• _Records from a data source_

________________________

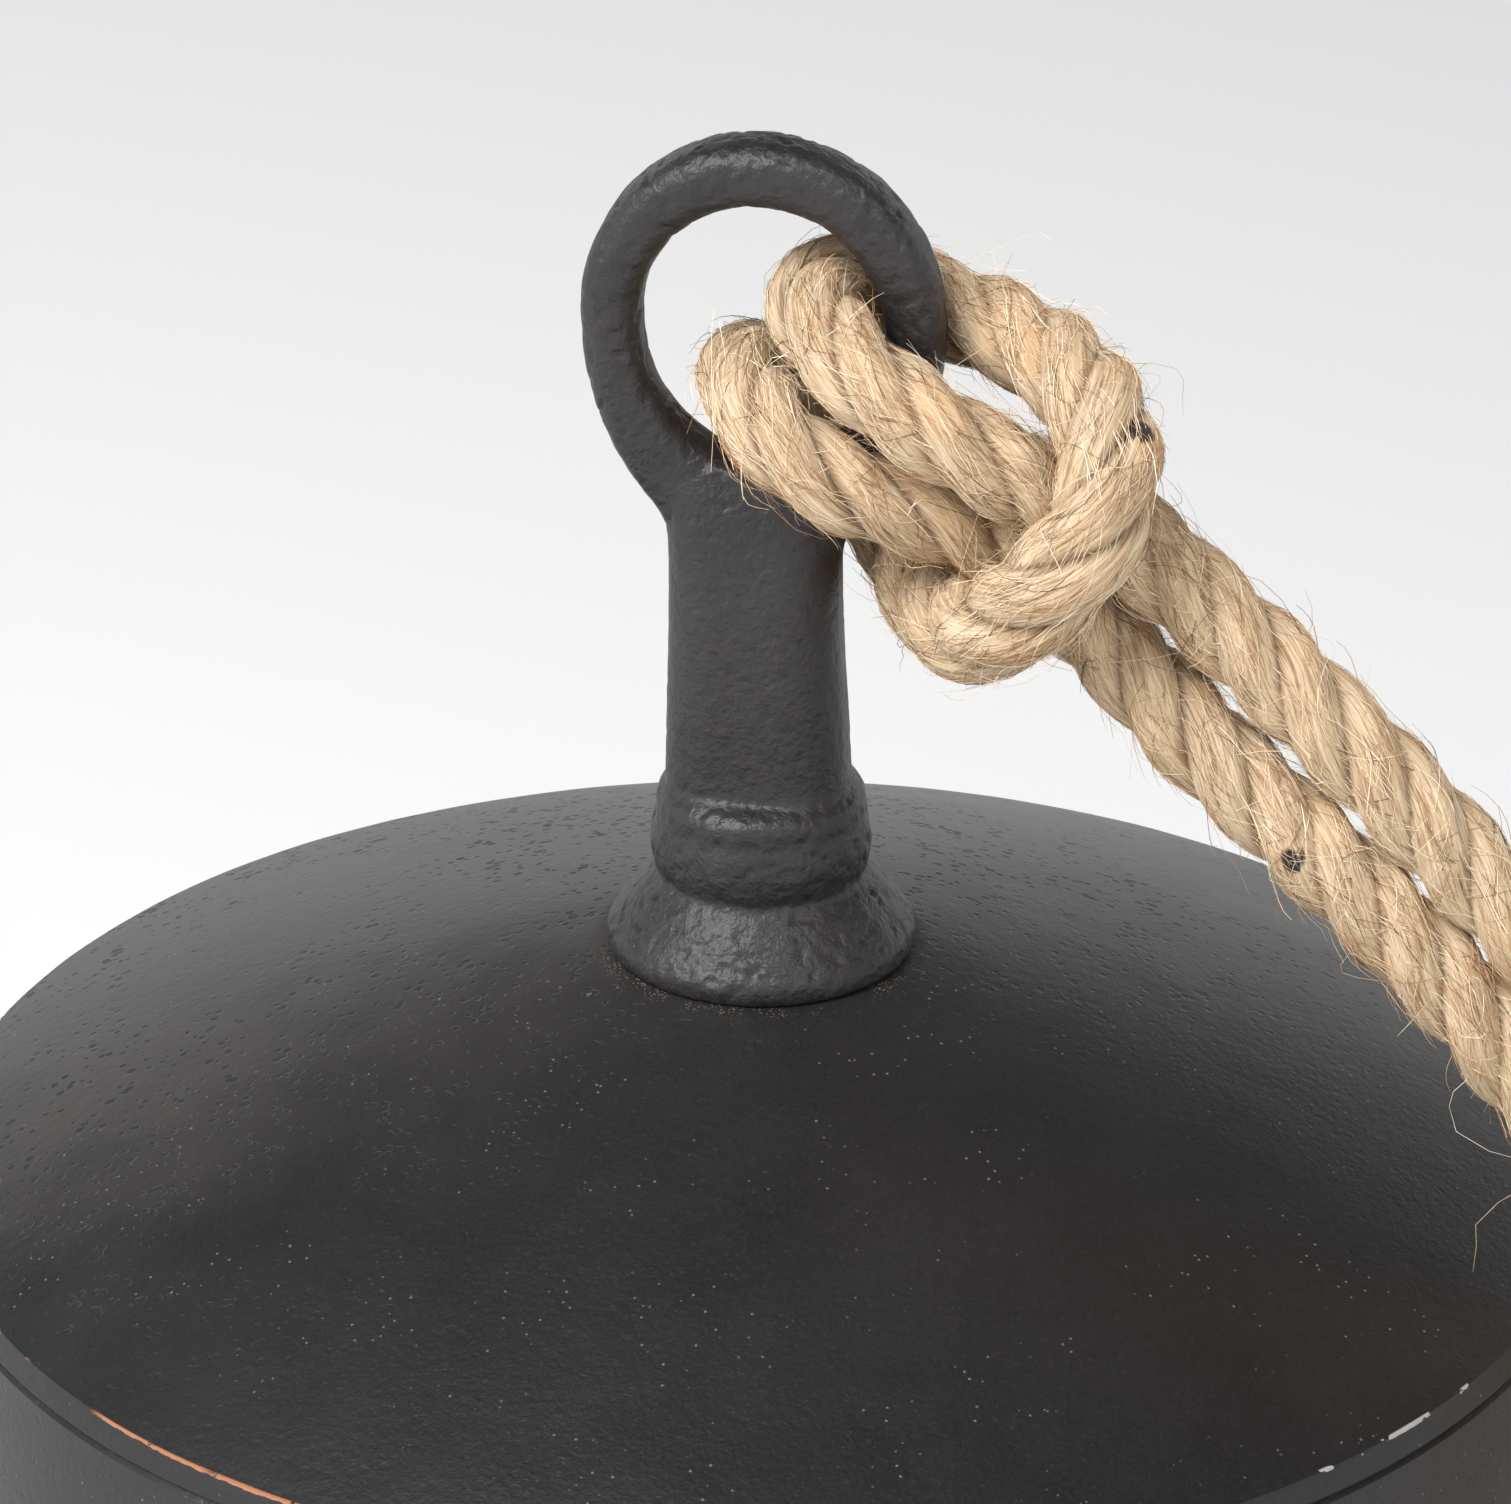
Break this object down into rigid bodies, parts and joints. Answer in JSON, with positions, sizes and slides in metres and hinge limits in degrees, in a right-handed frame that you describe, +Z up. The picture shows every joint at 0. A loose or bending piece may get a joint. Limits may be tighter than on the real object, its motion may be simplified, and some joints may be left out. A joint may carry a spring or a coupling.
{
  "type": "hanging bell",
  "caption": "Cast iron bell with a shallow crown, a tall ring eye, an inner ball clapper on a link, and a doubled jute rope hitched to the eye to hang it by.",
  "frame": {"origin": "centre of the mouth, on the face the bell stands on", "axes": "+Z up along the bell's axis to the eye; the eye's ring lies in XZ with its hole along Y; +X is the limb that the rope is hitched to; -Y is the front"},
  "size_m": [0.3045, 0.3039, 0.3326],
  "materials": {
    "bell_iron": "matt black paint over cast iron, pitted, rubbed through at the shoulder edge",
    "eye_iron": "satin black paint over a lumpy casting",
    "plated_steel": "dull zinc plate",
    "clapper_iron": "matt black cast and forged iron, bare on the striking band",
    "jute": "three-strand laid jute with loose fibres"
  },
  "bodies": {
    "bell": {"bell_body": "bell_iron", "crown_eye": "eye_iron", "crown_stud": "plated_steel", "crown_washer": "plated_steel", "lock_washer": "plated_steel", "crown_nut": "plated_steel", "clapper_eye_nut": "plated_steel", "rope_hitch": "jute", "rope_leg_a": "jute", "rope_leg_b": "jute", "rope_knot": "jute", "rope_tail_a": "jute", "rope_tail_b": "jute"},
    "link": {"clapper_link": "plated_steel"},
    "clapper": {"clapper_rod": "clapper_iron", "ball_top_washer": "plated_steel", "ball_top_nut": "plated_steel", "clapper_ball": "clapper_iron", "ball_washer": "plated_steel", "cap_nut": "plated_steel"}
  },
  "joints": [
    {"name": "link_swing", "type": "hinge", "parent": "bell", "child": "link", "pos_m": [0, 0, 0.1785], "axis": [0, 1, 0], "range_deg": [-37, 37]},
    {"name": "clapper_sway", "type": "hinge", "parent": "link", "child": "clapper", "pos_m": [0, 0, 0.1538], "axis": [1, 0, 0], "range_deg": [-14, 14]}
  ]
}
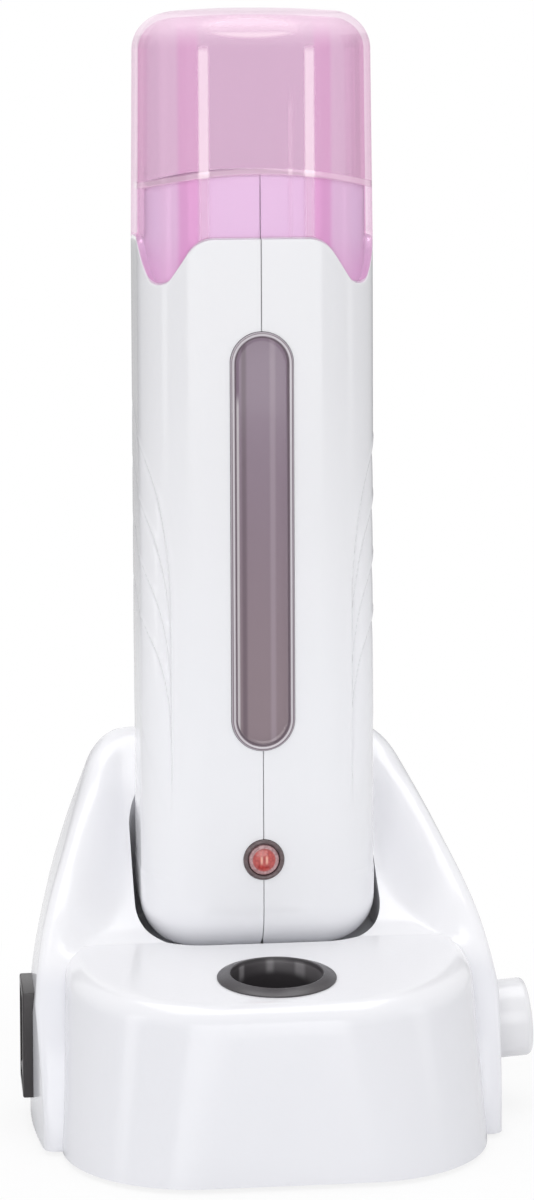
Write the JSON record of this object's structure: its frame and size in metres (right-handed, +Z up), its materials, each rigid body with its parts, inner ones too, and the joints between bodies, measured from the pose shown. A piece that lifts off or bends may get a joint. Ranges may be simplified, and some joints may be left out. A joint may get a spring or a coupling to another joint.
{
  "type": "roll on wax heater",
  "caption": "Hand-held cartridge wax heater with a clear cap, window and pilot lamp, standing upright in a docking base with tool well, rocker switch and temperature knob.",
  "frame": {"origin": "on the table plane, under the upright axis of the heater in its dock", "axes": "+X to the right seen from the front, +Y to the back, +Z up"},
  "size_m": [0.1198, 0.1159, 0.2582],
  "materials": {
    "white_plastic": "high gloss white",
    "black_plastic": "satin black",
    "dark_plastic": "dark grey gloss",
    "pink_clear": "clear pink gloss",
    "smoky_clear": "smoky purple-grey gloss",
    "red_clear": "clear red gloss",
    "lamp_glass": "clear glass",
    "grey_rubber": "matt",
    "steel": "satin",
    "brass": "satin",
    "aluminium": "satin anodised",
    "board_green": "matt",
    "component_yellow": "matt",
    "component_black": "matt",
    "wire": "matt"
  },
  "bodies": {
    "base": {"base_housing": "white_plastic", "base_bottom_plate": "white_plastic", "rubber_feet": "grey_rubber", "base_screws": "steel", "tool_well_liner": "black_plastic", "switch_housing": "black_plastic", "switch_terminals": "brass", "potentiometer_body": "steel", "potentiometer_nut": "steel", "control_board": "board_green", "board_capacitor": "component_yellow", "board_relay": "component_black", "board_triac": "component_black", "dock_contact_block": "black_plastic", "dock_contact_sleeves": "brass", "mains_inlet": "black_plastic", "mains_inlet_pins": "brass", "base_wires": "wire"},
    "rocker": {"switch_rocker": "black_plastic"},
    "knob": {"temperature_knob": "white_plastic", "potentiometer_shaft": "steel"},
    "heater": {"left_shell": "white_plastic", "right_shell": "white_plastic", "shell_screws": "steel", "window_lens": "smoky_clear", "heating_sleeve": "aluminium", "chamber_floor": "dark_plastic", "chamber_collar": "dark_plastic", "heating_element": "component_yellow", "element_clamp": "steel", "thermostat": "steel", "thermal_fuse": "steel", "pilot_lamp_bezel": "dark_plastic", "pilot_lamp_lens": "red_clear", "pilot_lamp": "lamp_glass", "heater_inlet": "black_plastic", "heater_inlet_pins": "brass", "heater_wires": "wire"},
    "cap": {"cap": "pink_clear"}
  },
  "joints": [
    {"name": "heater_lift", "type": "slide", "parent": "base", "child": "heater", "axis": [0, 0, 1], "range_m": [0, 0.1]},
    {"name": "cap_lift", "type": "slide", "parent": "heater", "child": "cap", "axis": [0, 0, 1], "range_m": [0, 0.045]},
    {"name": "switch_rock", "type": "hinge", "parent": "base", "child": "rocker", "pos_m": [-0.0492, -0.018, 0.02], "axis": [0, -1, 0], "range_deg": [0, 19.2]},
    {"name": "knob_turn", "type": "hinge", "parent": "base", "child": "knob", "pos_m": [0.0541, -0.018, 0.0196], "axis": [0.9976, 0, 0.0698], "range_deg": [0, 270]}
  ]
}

________________________

• _Your goal_
Reproduce each record exactly, leaving nothing out.

• _Response for this exercise_
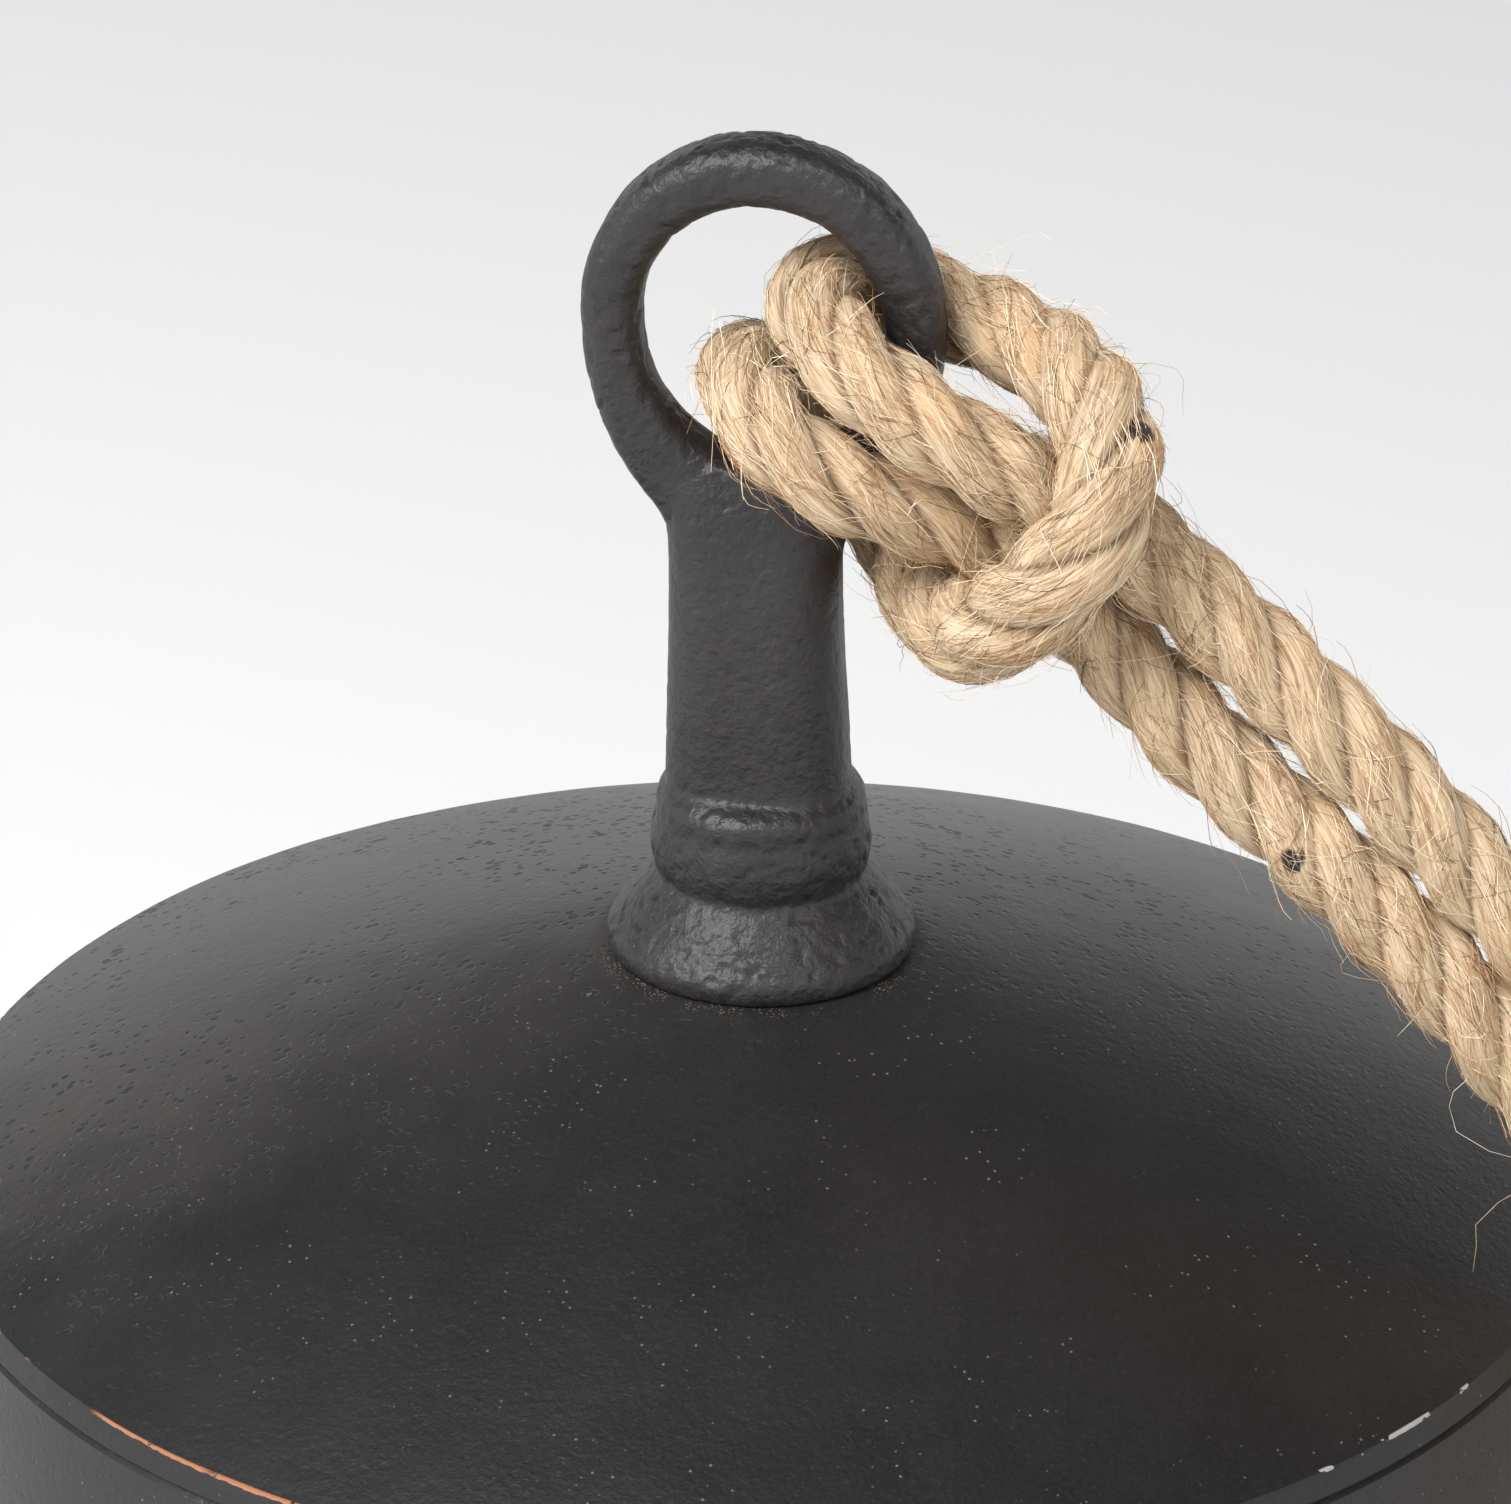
Break this object down into rigid bodies, parts and joints. Answer in JSON, with positions, sizes and slides in metres and hinge limits in degrees, in a right-handed frame that you describe, +Z up. The picture shows every joint at 0. A loose or bending piece may get a joint. Limits may be tighter than on the real object, its motion may be simplified, and some joints may be left out. A joint may carry a spring or a coupling.
{
  "type": "hanging bell",
  "caption": "Cast iron bell with a shallow crown, a tall ring eye, an inner ball clapper on a link, and a doubled jute rope hitched to the eye to hang it by.",
  "frame": {"origin": "centre of the mouth, on the face the bell stands on", "axes": "+Z up along the bell's axis to the eye; the eye's ring lies in XZ with its hole along Y; +X is the limb that the rope is hitched to; -Y is the front"},
  "size_m": [0.3045, 0.3039, 0.3326],
  "materials": {
    "bell_iron": "matt black paint over cast iron, pitted, rubbed through at the shoulder edge",
    "eye_iron": "satin black paint over a lumpy casting",
    "plated_steel": "dull zinc plate",
    "clapper_iron": "matt black cast and forged iron, bare on the striking band",
    "jute": "three-strand laid jute with loose fibres"
  },
  "bodies": {
    "bell": {"bell_body": "bell_iron", "crown_eye": "eye_iron", "crown_stud": "plated_steel", "crown_washer": "plated_steel", "lock_washer": "plated_steel", "crown_nut": "plated_steel", "clapper_eye_nut": "plated_steel", "rope_hitch": "jute", "rope_leg_a": "jute", "rope_leg_b": "jute", "rope_knot": "jute", "rope_tail_a": "jute", "rope_tail_b": "jute"},
    "link": {"clapper_link": "plated_steel"},
    "clapper": {"clapper_rod": "clapper_iron", "ball_top_washer": "plated_steel", "ball_top_nut": "plated_steel", "clapper_ball": "clapper_iron", "ball_washer": "plated_steel", "cap_nut": "plated_steel"}
  },
  "joints": [
    {"name": "link_swing", "type": "hinge", "parent": "bell", "child": "link", "pos_m": [0, 0, 0.1785], "axis": [0, 1, 0], "range_deg": [-37, 37]},
    {"name": "clapper_sway", "type": "hinge", "parent": "link", "child": "clapper", "pos_m": [0, 0, 0.1538], "axis": [1, 0, 0], "range_deg": [-14, 14]}
  ]
}
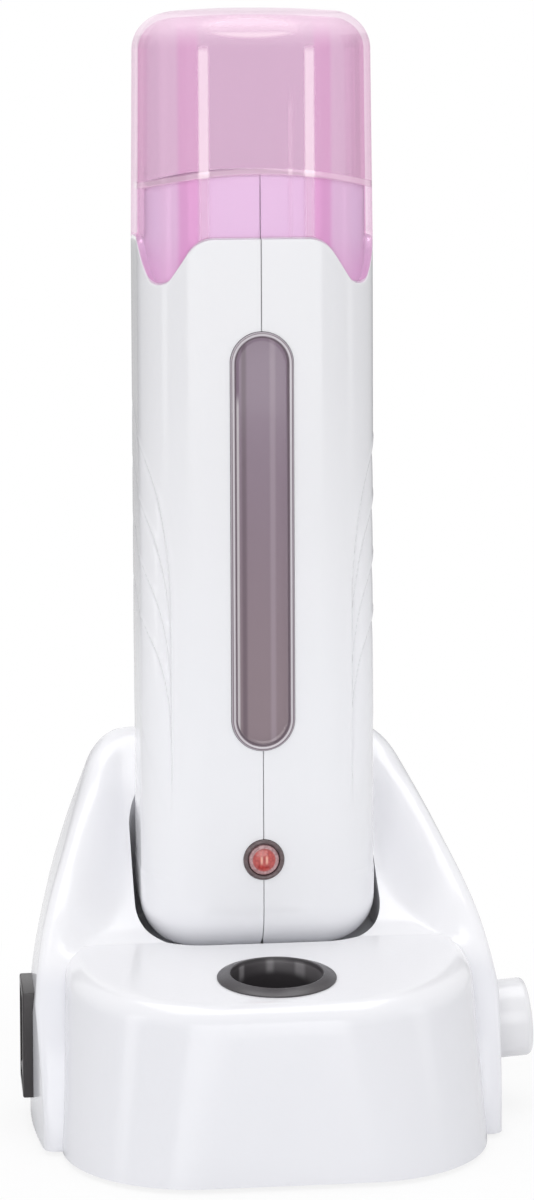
Write the JSON record of this object's structure: its frame and size in metres (right-handed, +Z up), its materials, each rigid body with its parts, inner ones too, and the joints between bodies, measured from the pose shown. A piece that lifts off or bends may get a joint. Ranges may be simplified, and some joints may be left out. A joint may get a spring or a coupling to another joint.
{
  "type": "roll on wax heater",
  "caption": "Hand-held cartridge wax heater with a clear cap, window and pilot lamp, standing upright in a docking base with tool well, rocker switch and temperature knob.",
  "frame": {"origin": "on the table plane, under the upright axis of the heater in its dock", "axes": "+X to the right seen from the front, +Y to the back, +Z up"},
  "size_m": [0.1198, 0.1159, 0.2582],
  "materials": {
    "white_plastic": "high gloss white",
    "black_plastic": "satin black",
    "dark_plastic": "dark grey gloss",
    "pink_clear": "clear pink gloss",
    "smoky_clear": "smoky purple-grey gloss",
    "red_clear": "clear red gloss",
    "lamp_glass": "clear glass",
    "grey_rubber": "matt",
    "steel": "satin",
    "brass": "satin",
    "aluminium": "satin anodised",
    "board_green": "matt",
    "component_yellow": "matt",
    "component_black": "matt",
    "wire": "matt"
  },
  "bodies": {
    "base": {"base_housing": "white_plastic", "base_bottom_plate": "white_plastic", "rubber_feet": "grey_rubber", "base_screws": "steel", "tool_well_liner": "black_plastic", "switch_housing": "black_plastic", "switch_terminals": "brass", "potentiometer_body": "steel", "potentiometer_nut": "steel", "control_board": "board_green", "board_capacitor": "component_yellow", "board_relay": "component_black", "board_triac": "component_black", "dock_contact_block": "black_plastic", "dock_contact_sleeves": "brass", "mains_inlet": "black_plastic", "mains_inlet_pins": "brass", "base_wires": "wire"},
    "rocker": {"switch_rocker": "black_plastic"},
    "knob": {"temperature_knob": "white_plastic", "potentiometer_shaft": "steel"},
    "heater": {"left_shell": "white_plastic", "right_shell": "white_plastic", "shell_screws": "steel", "window_lens": "smoky_clear", "heating_sleeve": "aluminium", "chamber_floor": "dark_plastic", "chamber_collar": "dark_plastic", "heating_element": "component_yellow", "element_clamp": "steel", "thermostat": "steel", "thermal_fuse": "steel", "pilot_lamp_bezel": "dark_plastic", "pilot_lamp_lens": "red_clear", "pilot_lamp": "lamp_glass", "heater_inlet": "black_plastic", "heater_inlet_pins": "brass", "heater_wires": "wire"},
    "cap": {"cap": "pink_clear"}
  },
  "joints": [
    {"name": "heater_lift", "type": "slide", "parent": "base", "child": "heater", "axis": [0, 0, 1], "range_m": [0, 0.1]},
    {"name": "cap_lift", "type": "slide", "parent": "heater", "child": "cap", "axis": [0, 0, 1], "range_m": [0, 0.045]},
    {"name": "switch_rock", "type": "hinge", "parent": "base", "child": "rocker", "pos_m": [-0.0492, -0.018, 0.02], "axis": [0, -1, 0], "range_deg": [0, 19.2]},
    {"name": "knob_turn", "type": "hinge", "parent": "base", "child": "knob", "pos_m": [0.0541, -0.018, 0.0196], "axis": [0.9976, 0, 0.0698], "range_deg": [0, 270]}
  ]
}